The typical offender in CX is the widespread use of regression results to call things “key drivers” that might not be causal, and to make claims like “[x]% increase in [CX score] results in [y]% improvement in [customer behavior].”
Identification can be applied to different aspects of an analysis, such as parameter identification, statistical identification, and structural identification. In this article, I’m focused on causal identification.
I’m not sure why this is the case. It may be that advances in causal inference have not yet become mainstream. It may also stem from the data science community’s historical focus on prediction problems rather than causation. Further, business environments tend to value quick insights over discipline and rigor. There also remains a widespread misinterpretation of statistics like p-values.
I have received surprising responses over the years from experienced analysts to my critiques about the identifiability of their CX-related research questions.
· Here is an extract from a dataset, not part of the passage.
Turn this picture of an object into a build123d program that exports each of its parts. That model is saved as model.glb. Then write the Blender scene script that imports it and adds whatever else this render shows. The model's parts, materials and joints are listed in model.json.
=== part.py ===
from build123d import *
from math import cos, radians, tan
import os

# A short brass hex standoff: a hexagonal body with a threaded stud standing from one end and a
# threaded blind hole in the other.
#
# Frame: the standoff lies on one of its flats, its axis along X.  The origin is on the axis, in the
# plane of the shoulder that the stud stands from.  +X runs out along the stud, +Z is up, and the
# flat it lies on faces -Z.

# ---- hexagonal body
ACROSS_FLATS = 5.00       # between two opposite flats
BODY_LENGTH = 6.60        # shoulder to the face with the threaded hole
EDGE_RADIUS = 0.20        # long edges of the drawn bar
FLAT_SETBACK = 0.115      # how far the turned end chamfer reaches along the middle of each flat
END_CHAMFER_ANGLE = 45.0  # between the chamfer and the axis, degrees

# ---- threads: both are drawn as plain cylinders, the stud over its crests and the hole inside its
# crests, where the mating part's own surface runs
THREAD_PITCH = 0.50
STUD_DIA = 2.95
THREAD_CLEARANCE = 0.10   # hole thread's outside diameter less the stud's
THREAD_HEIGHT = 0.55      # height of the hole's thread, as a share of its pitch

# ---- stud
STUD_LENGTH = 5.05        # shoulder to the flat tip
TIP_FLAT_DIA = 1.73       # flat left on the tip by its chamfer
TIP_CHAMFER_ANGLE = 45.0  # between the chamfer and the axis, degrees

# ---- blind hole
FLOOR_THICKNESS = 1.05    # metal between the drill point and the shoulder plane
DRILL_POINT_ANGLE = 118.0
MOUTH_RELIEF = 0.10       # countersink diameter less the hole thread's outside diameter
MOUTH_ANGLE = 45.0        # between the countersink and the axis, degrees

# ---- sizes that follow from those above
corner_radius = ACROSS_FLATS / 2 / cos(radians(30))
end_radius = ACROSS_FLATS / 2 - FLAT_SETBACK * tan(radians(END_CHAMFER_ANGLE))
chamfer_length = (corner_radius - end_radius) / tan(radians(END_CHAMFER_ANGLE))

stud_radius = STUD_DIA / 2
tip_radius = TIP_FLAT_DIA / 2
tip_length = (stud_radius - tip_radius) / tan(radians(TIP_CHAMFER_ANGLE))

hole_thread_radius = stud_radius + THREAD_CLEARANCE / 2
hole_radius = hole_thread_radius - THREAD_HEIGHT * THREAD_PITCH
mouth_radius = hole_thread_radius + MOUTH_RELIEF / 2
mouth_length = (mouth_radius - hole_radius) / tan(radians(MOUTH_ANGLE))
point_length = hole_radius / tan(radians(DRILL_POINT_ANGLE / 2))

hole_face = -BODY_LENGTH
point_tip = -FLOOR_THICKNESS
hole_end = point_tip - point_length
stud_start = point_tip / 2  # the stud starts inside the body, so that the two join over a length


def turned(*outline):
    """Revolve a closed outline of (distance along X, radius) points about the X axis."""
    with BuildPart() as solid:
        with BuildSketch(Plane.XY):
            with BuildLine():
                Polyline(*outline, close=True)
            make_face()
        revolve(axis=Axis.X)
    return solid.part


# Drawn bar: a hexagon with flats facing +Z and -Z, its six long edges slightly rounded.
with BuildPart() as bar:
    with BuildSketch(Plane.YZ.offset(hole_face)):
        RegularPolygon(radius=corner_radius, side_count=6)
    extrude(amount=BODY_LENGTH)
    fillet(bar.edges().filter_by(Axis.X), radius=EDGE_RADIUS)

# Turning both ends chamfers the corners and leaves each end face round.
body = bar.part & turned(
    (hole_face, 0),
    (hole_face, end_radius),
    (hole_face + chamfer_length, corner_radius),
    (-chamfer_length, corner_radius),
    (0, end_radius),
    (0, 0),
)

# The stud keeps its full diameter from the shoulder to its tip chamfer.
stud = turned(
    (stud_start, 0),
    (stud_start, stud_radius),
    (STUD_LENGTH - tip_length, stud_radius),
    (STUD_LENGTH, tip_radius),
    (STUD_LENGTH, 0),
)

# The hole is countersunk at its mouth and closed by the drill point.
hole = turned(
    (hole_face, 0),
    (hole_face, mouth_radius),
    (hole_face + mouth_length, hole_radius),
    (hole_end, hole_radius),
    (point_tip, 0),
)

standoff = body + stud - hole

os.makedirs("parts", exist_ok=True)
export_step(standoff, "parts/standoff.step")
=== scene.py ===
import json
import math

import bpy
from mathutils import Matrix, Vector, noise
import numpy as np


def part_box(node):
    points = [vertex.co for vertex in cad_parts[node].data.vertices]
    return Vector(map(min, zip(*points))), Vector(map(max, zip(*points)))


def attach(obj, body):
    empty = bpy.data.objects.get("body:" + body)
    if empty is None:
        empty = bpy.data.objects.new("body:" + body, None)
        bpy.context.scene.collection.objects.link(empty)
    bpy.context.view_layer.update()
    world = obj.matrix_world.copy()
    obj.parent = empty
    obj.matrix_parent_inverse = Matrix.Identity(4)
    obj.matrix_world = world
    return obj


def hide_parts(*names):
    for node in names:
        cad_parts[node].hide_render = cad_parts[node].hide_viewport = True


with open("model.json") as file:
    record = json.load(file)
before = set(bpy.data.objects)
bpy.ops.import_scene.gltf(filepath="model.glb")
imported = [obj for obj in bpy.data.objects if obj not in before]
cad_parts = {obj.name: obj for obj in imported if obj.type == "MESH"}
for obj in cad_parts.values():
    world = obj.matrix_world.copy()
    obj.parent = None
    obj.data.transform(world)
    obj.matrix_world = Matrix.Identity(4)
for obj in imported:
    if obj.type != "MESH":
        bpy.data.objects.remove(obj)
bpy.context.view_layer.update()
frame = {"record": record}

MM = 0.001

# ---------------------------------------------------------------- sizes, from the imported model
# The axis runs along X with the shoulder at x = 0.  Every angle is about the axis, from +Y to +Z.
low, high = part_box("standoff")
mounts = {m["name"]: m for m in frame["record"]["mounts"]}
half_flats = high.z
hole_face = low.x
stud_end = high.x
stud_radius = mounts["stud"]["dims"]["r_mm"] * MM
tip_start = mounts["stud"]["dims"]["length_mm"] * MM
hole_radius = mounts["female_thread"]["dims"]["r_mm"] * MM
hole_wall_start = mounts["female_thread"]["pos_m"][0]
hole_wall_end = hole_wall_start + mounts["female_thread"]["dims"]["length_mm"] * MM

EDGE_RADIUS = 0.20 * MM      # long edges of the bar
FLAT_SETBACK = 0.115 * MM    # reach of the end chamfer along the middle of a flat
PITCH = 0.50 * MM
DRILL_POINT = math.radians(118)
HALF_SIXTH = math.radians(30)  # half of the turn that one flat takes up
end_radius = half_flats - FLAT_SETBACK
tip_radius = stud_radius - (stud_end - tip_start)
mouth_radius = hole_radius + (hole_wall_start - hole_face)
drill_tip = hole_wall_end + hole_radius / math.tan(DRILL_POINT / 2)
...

They seemed to think I was questioning their technical methods, when I was actually critiquing whether they could make credible causal inferences given their data and assumptions.
Statistical validity: Whether we have used the proper statistical techniques and interpreted the results accurately
Internal validity: Whether the results reflect a true causal relationship, rather than a spurious causation
External validity: How well the results can be generalized to other environments, customer groups, time periods, etc.
A walkthrough of these rules falls outside the scope of this post. If they interest you, you might start here with d-separation rules. Even if you aren’t a statistician, I think you’ll find them to be accessible.
A description of these methods falls outside the scope of this post. If they interest you, check out Causal Inference: The Mixtape by Scott Cunningham for a great list.
dagitty.net offers a free, easy-to-use, web-based tool to build directed acyclic graphs.
Yes, the title of this post is a Brandon Sanderson reference. I just finished Wind and Truth.